Given exercise:
Scan the records below for the word "pose" and give only the number of lines that hold it.

Records that describe objects:
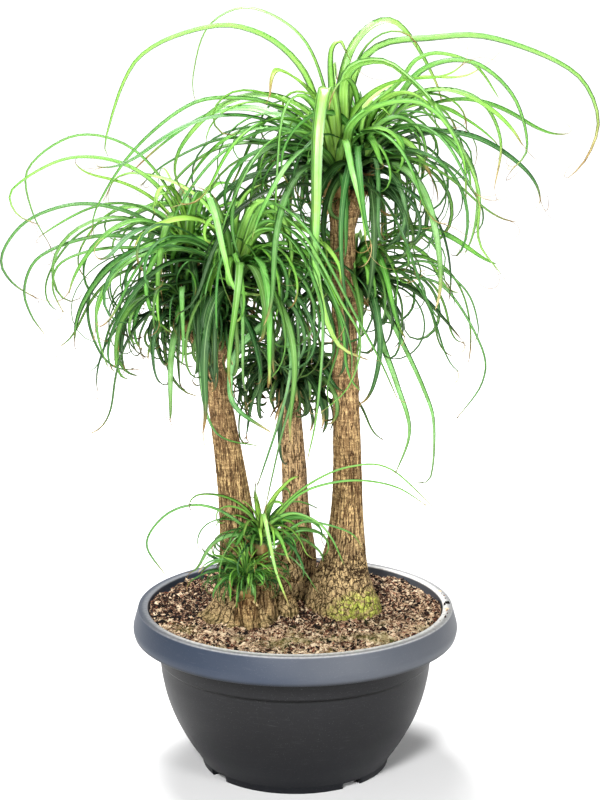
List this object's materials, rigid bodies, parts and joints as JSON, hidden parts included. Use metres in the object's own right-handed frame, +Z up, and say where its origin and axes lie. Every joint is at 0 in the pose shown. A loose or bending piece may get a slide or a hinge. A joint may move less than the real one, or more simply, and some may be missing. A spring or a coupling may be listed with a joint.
{
  "type": "potted ponytail palm",
  "caption": "Ponytail palm with three swollen trunks, arching strap leaves and young offsets, in a shallow round bowl of potting mix that stands on its foot.",
  "frame": {"origin": "centre of the bowl's foot, on the surface it stands on", "axes": "+Z up along the bowl's axis, -Y towards the side seen first, +X to its right"},
  "size_m": [0.7044, 0.5006, 0.9222],
  "materials": {
    "plastic": "satin anthracite",
    "potting_mix": "loose and uneven",
    "bark": "fissured bark",
    "leaf": "satin leaf"
  },
  "bodies": {
    "root": {"pot": "plastic", "mix": "potting_mix", "trunk_right": "bark", "trunk_left": "bark", "trunk_middle": "bark", "head_tall_main": "leaf", "head_tall_side": "leaf", "head_tall_back": "leaf", "head_left_main": "leaf", "head_left_back": "leaf", "head_left_low": "leaf", "head_left_inner": "leaf", "head_middle": "leaf", "head_offset_large": "leaf", "head_offset_small": "leaf"}
  },
  "joints": []
}
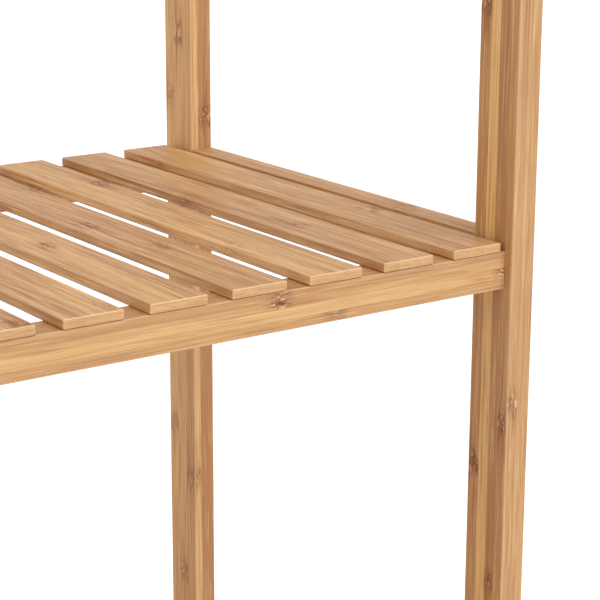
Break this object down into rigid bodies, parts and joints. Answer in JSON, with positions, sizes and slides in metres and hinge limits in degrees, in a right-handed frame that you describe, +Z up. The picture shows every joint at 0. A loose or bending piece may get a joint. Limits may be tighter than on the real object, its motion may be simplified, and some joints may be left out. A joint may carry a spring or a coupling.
{
  "type": "towel rack",
  "caption": "Free-standing bamboo towel rack: ladder end frames joined by slatted shelves, with round towel bars across the top.",
  "frame": {"origin": "centre of the footprint, on the floor", "axes": "+X to the right along the shelves, +Y to the back, +Z up"},
  "size_m": [0.464, 0.333, 0.86],
  "materials": {
    "bamboo_frame": "satin oiled laminated bamboo, grain along the piece",
    "bamboo_rail": "satin oiled laminated bamboo, grain along the piece",
    "bamboo_slat": "satin oiled laminated bamboo, grain along the piece",
    "bamboo_bar": "satin oiled turned bamboo, grain along the bar",
    "dowel_wood": "raw beech",
    "zinc_steel": "bright zinc plate",
    "nut_brass": "dull machined",
    "brad_steel": "plain drawn wire",
    "glide_plastic": "matte off-white"
  },
  "bodies": {
    "root": {"post_front_left": "bamboo_frame", "post_front_right": "bamboo_frame", "post_back_left": "bamboo_frame", "post_back_right": "bamboo_frame", "lower_side_rail_left": "bamboo_frame", "lower_side_rail_right": "bamboo_frame", "upper_side_rail_left": "bamboo_frame", "upper_side_rail_right": "bamboo_frame", "top_side_rail_left": "bamboo_frame", "top_side_rail_right": "bamboo_frame", "lower_front_rail": "bamboo_rail", "lower_back_rail": "bamboo_rail", "upper_front_rail": "bamboo_rail", "upper_back_rail": "bamboo_rail", "lower_slat_01": "bamboo_slat", "lower_slat_02": "bamboo_slat", "lower_slat_03": "bamboo_slat", "lower_slat_04": "bamboo_slat", "lower_slat_05": "bamboo_slat", "lower_slat_06": "bamboo_slat", "lower_slat_07": "bamboo_slat", "lower_slat_08": "bamboo_slat", "lower_slat_09": "bamboo_slat", "lower_slat_10": "bamboo_slat", "upper_slat_01": "bamboo_slat", "upper_slat_02": "bamboo_slat", "upper_slat_03": "bamboo_slat", "upper_slat_04": "bamboo_slat", "upper_slat_05": "bamboo_slat", "upper_slat_06": "bamboo_slat", "upper_slat_07": "bamboo_slat", "upper_slat_08": "bamboo_slat", "upper_slat_09": "bamboo_slat", "upper_slat_10": "bamboo_slat", "towel_bar_front": "bamboo_bar", "towel_bar_middle": "bamboo_bar", "towel_bar_back": "bamboo_bar", "foot_glide_front_left": "glide_plastic", "foot_glide_front_right": "glide_plastic", "foot_glide_back_left": "glide_plastic", "foot_glide_back_right": "glide_plastic", "rail_bolts": "zinc_steel", "barrel_nuts": "nut_brass", "side_rail_dowels": "dowel_wood", "bar_screws": "zinc_steel", "slat_brads": "brad_steel", "glide_nails": "brad_steel"}
  },
  "joints": []
}
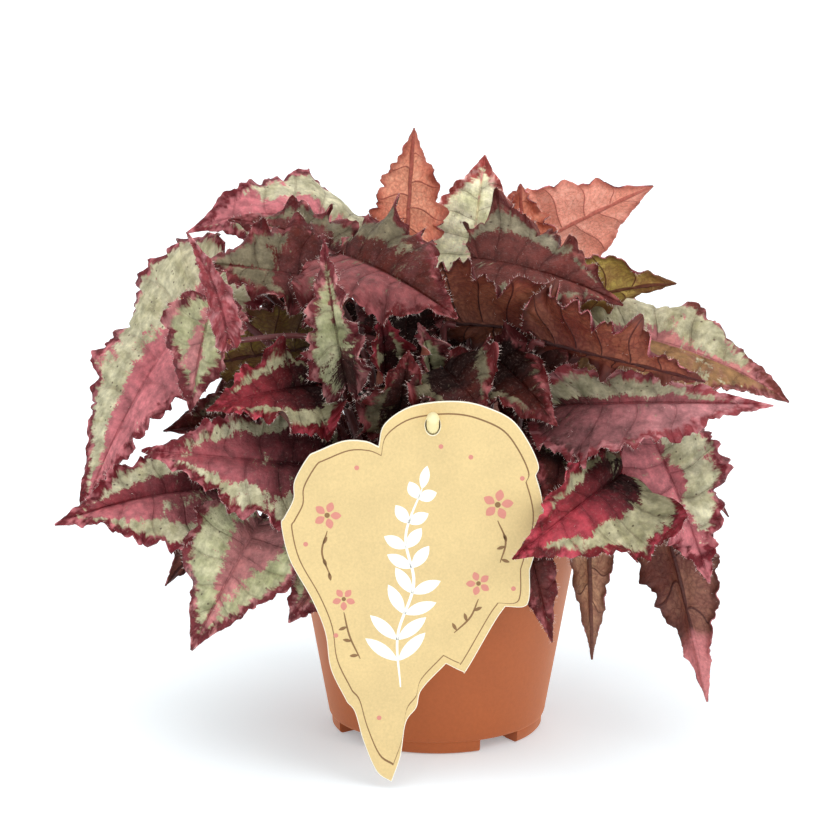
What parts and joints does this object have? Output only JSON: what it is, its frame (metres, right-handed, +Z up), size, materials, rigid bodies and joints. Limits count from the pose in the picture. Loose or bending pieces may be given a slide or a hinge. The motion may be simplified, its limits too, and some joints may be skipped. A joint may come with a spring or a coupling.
{
  "type": "potted begonia",
  "caption": "Bushy rex begonia with pointed, serrated, red and silver leaves in a terracotta-coloured nursery pot, with a leaf-shaped card tag on a stake.",
  "frame": {"origin": "on the ground, under the middle of the whole plant's bounding box; the pot's axis stands 3.9 mm to +X and 9.0 mm to -Y of it", "axes": "+Z up, the front of the plant with its card tag looks to -Y, +X to the right in the front view"},
  "size_m": [0.281, 0.2078, 0.2351],
  "materials": {
    "pot_plastic": "satin",
    "potting_soil": "matte",
    "kraft_card": "matte",
    "stake_plastic": "satin",
    "leaf": "satin"
  },
  "bodies": {
    "root": {"pot": "pot_plastic", "soil": "potting_soil", "tag_card": "kraft_card", "tag_stake": "stake_plastic", "leaf_far_left": "leaf", "leaf_left_lowest": "leaf", "leaf_left_middle": "leaf", "leaf_left_dark": "leaf", "leaf_left_hanging": "leaf", "leaf_behind_card_left": "leaf", "leaf_left_under": "leaf", "leaf_left_spike": "leaf", "leaf_left_small_green": "leaf", "leaf_left_arching": "leaf", "leaf_left_frilled": "leaf", "leaf_left_flat": "leaf", "leaf_left_olive": "leaf", "leaf_left_crimson": "leaf", "leaf_green_upright": "leaf", "leaf_centre_frill": "leaf", "leaf_centre_large": "leaf", "leaf_top_spike": "leaf", "leaf_top_green": "leaf", "leaf_top_brown": "leaf", "leaf_top_right": "leaf", "leaf_right_silver": "leaf", "leaf_right_olive": "leaf", "leaf_right_veined": "leaf", "leaf_right_long": "leaf", "leaf_far_right": "leaf", "leaf_right_pink": "leaf", "leaf_right_red": "leaf", "leaf_right_hanging": "leaf", "leaf_right_lowest": "leaf", "leaf_right_narrow": "leaf", "leaf_front_dark": "leaf", "leaf_centre_dark": "leaf", "leaf_centre_low": "leaf", "leaf_young_red": "leaf", "leaf_young_pale": "leaf", "leaf_inner_middle": "leaf", "leaf_inner_right": "leaf", "leaf_back_right_low": "leaf", "leaf_back_low": "leaf", "leaf_back_left_low": "leaf", "leaf_side_left_low": "leaf", "leaf_side_right_low": "leaf", "leaf_back_right_high": "leaf", "leaf_back_high": "leaf", "leaf_back_left_high": "leaf", "leaf_crown_back": "leaf", "leaf_right_shadow": "leaf", "leaf_left_inner": "leaf", "leaf_inner_left": "leaf", "leaf_inner_centre": "leaf", "leaf_inner_low": "leaf"}
  },
  "joints": []
}
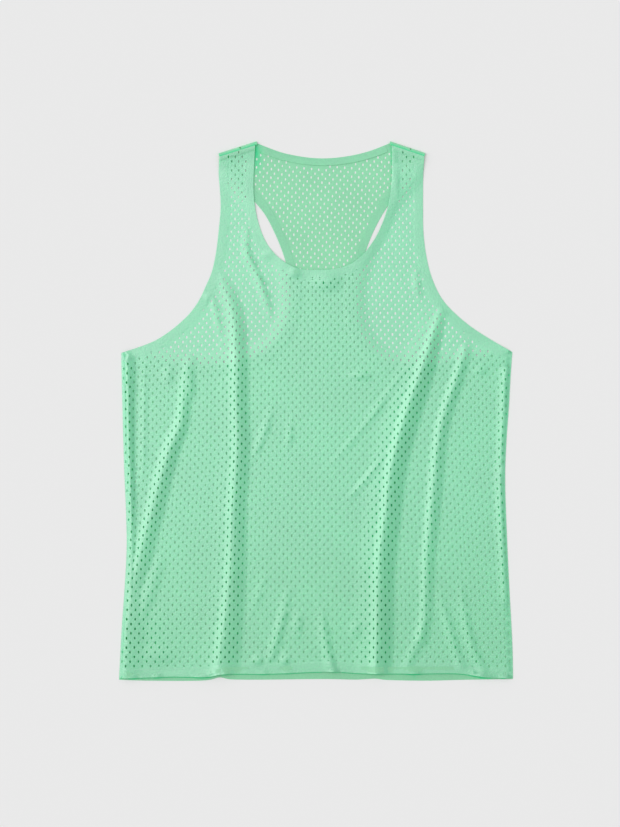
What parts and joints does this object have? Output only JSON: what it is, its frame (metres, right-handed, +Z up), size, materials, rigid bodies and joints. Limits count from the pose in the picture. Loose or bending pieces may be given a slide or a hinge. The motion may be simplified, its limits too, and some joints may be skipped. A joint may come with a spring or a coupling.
{
  "type": "running singlet",
  "caption": "Sleeveless running singlet of eyelet mesh with a scooped front, racer back and bonded edges, laid flat with its front up.",
  "frame": {"origin": "under the middle of the garment, on the surface that it lies on", "axes": "+Y from the hem to the neck, +X to the right as seen from above with the neck away, +Z up out of the front"},
  "size_m": [0.5116, 0.7009, 0.0091],
  "materials": {
    "eyelet_mesh": "matt pale green polyester mesh",
    "bonded_edge": "matt pale green polyester, closed by its bonding"
  },
  "bodies": {
    "root": {"back_panel": "eyelet_mesh", "front_panel": "eyelet_mesh", "back_neck_band": "bonded_edge", "back_right_arm_band": "bonded_edge", "back_left_arm_band": "bonded_edge", "back_hem_band": "bonded_edge", "front_neck_band": "bonded_edge", "front_right_arm_band": "bonded_edge", "front_left_arm_band": "bonded_edge", "front_hem_band": "bonded_edge"}
  },
  "joints": []
}
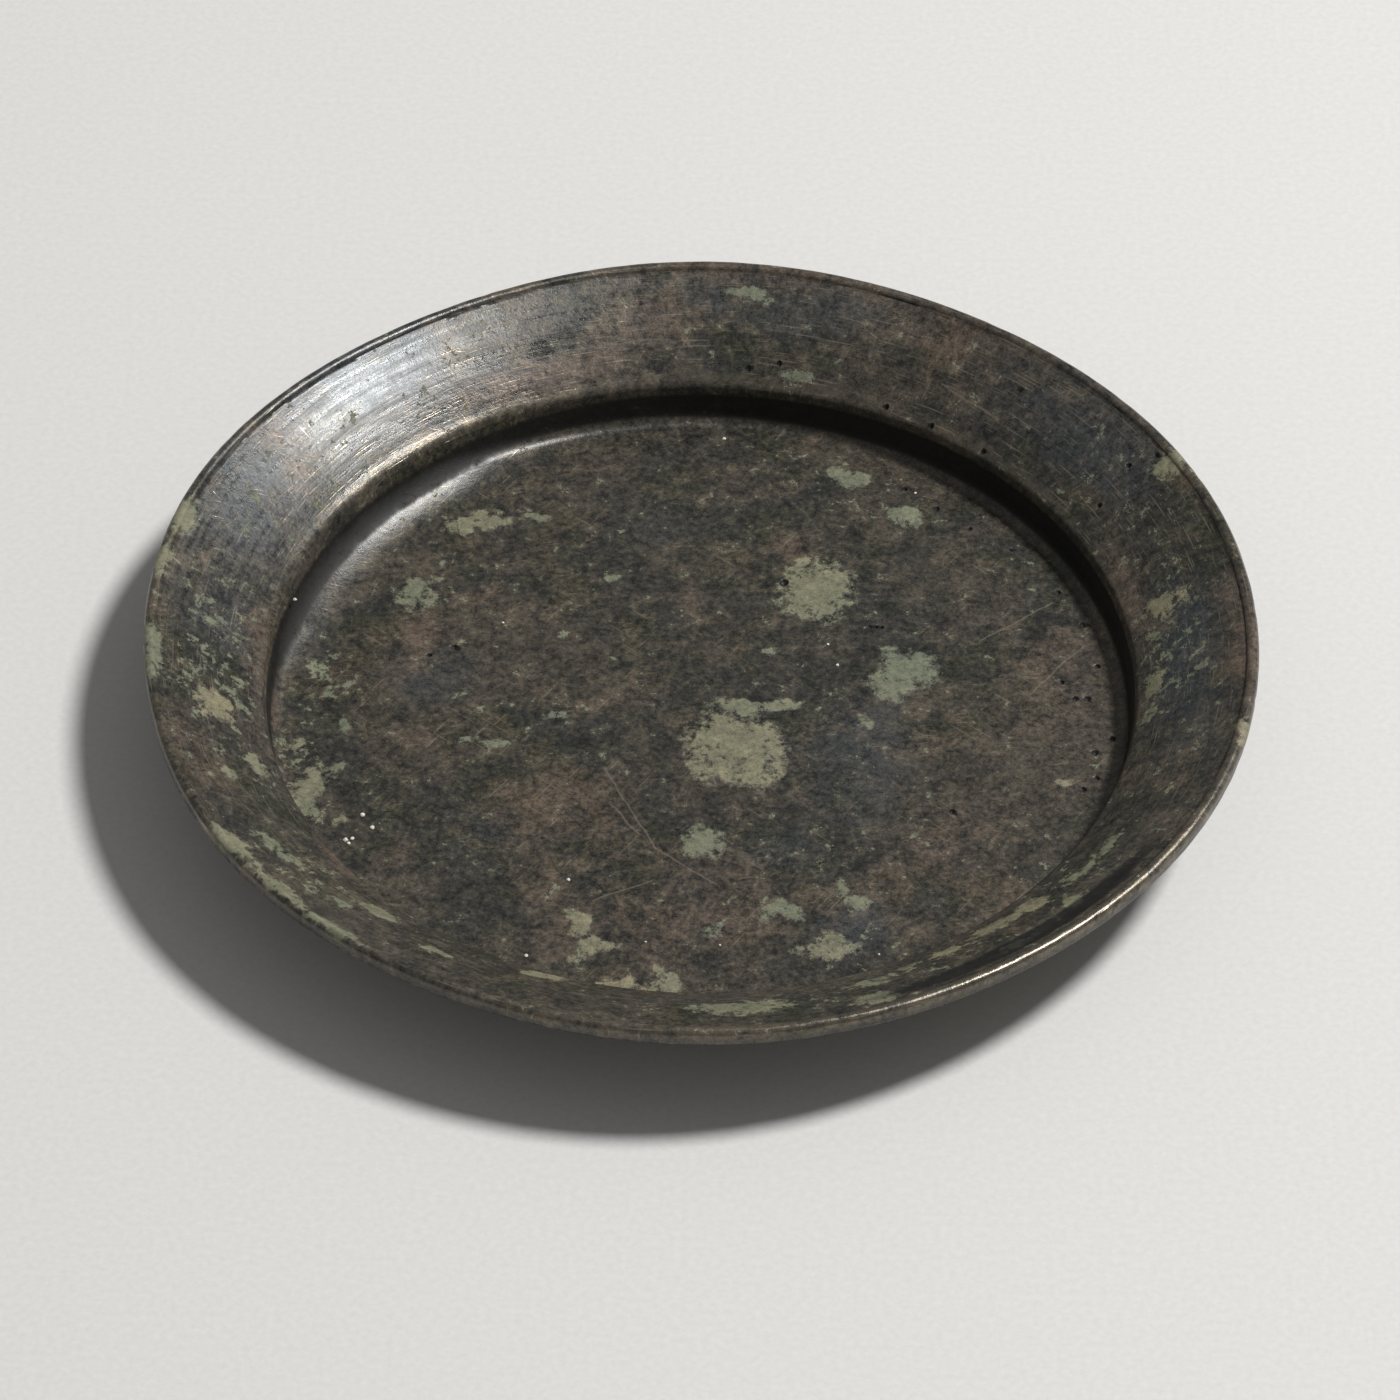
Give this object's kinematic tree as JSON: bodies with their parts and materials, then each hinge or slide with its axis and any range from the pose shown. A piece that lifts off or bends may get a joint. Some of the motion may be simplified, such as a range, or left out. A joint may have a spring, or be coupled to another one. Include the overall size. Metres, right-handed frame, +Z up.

Answer below:
4